Using tape measures in 1941, federal officials quietly gauged thousands of Americans to determine average military uniform sizes. Using a light-pulsing 3-D body scanner, SizeUSA, a coalition of universities, military branches and clothing and textile companies, has just measured 240 parts on more than 10,000 Americans in 13 cities. The results bump the average female size from a standard 8 to 12, and the average male well beyond the old 40 regular, especially in the body’s tropical region. Though average heights (men, 5 feet 9; women, 5 feet 4) stayed steady over the last decade, average weights jumped to 180 pounds for males and 148 for females, an increase of 16 quarter-pounders in 10 years.

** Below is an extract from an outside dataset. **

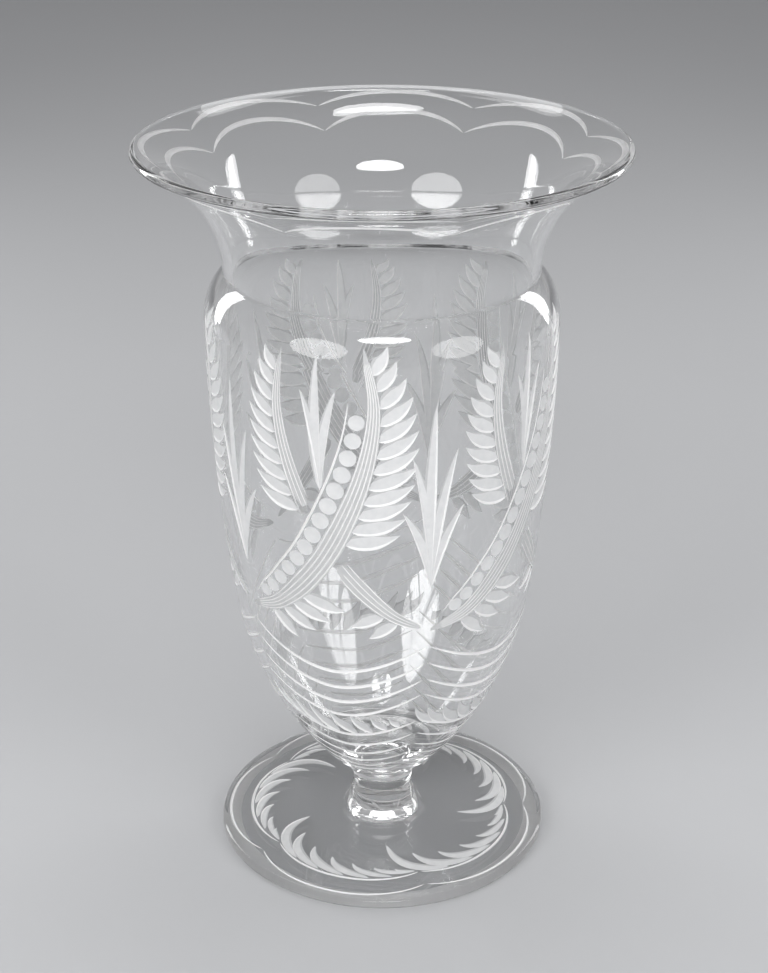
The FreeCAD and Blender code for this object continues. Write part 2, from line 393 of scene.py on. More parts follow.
def sweep(skin, path, section, width, depth, looks):
    """A cutter that follows path, (across, up) points on skin, with a width and depth per point.
    looks gives the finish of the section's sides in turn, the last one for all that remain."""
    path = np.asarray(path, float)
    radius = skin.radius(path[:, 1])
    step = np.gradient(path, axis=0)
    run = np.stack([step[:, 0] * radius, step[:, 1]], 1)
    run /= np.hypot(*run.T)[:, None]
    left = np.stack([-run[:, 1], run[:, 0]], 1)
    a, h = section(np.asarray(width, float), np.asarray(depth, float))
    h[0] += END_LIFT - h[0].min()
    h[-1] += END_LIFT - h[-1].min()
    across = path[:, :1] + a * left[:, :1] / radius[:, None]
    up = path[:, 1:] + a * left[:, 1:]
    points = skin.place(across, up, h)
    stations, sides = a.shape
    faces, finish = [], []
    for i in range(stations - 1):
        for j in range(sides):
            k = (j + 1) % sides
            faces.append((i * sides + j, i * sides + k, (i + 1) * sides + k, (i + 1) * sides + j))
            finish.append(looks[min(j, len(looks) - 1)])
    faces.append(tuple(range(sides - 1, -1, -1)))
    faces.append(tuple((stations - 1) * sides + j for j in range(sides)))
    finish += [looks[-1]] * 2
    trace = skin.place(path[:, 0], path[:, 1], 0.0) / MM
    return Cutter(points.reshape(-1, 3), faces, finish, trace, float(np.abs(a).max()))


def disc(skin, middle, radius, depth, look, around=16):
    """A shallow round dish, drawn with rings at four shares of its radius."""
    rings = np.array([0.5, 0.85, 1.0, 1.12])
    heights = -depth * (1 - rings**2)
    heights[-1] += LIFT
    turn = np.arange(around) * math.tau / around
    local = float(skin.radius(middle[1]))

    def spot(x, y, height):
        return skin.place(middle[0] + x / local, middle[1] + y, height)

    points = [spot(np.zeros(1), np.zeros(1), np.array([-depth]))]
    for ring, height in zip(rings, heights):
        x, y = radius * ring * np.cos(turn), radius * ring * np.sin(turn)
        points.append(spot(x, y, np.full(around, height)))
    points.append(spot(np.zeros(1), np.zeros(1), np.array([LIFT])))
    points = np.concatenate(points)
    faces = []
    last = len(points) - 1
    for k in range(around):
        n = (k + 1) % around
        faces.append((0, 1 + n, 1 + k))
        for ring in range(len(rings) - 1):
            a, b = 1 + ring * around, 1 + (ring + 1) * around
            faces.append((a + k, a + n, b + n, b + k))
        top = 1 + (len(rings) - 1) * around
        faces.append((top + k, top + n, last))
    trace = skin.place(np.array([middle[0]]), np.array([middle[1]]), 0.0) / MM
    return Cutter(points, faces, [look] * len(faces), trace, radius * rings[-1])


def swell(count, power=0.5, least=0.08, skew=1.0):
    """A stroke's swelling, from thin at its start over full in its middle to thin at its end. A
    skew below 1 moves the fullest place towards the start."""
    t = np.linspace(0, 1, count)
    return np.maximum(np.sin(math.pi * t**skew) ** power, least)


def layers_of(cutters):
    """The cutters sorted into layers in which none touches another, because one Boolean takes out
    only solids that don't overlap."""
    layers = []
    for cutter in cutters:
        low = cutter.trace.min(0) - cutter.reach
        high = cutter.trace.max(0) + cutter.reach
        for layer in layers:
            clash = False
            for other, other_low, other_high in layer:
                if (low > other_high).any() or (high < other_low).any():
                    continue
                gap = cutter.trace[:, None] - other.trace[None]
                if math.sqrt((gap**2).sum(-1).min()) < cutter.reach + other.reach + LIFT:
                    clash = True
                    break
            if not clash:
                layer.append((cutter, low, high))
                break
        else:
            layers.append([(cutter, low, high)])
    return [[entry[0] for entry in layer] for layer in layers]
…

Fast food is convenient but presents problems. Resulting health concerns are obvious, especially obesity. Hopeless dieting has become a big industry and passion for many, who dwell more often on what they could not resist than what they forsook. Working out while watching fast-food ads on TV helps burn off the calories you couldn’t resist putting on after yesterday’s workout.

We’re downing more calories than our parents and past generations; more than, say, the Pilgrims munched before mooching from the Indians. More food in = more weight on. To accommodate bodies expanding faster than minds, kindly clothiers have unobtrusively enlarged what a size 8 or 40 is, meaning your average grandparents would be lost in both. In the SizeUSA study, 51% of men but only 38% of women described themselves as “about the right weight.” Only 10% of men but fully 21% of women admitted being “quite a bit overweight,” further proof that people change sizes more easily than self-image.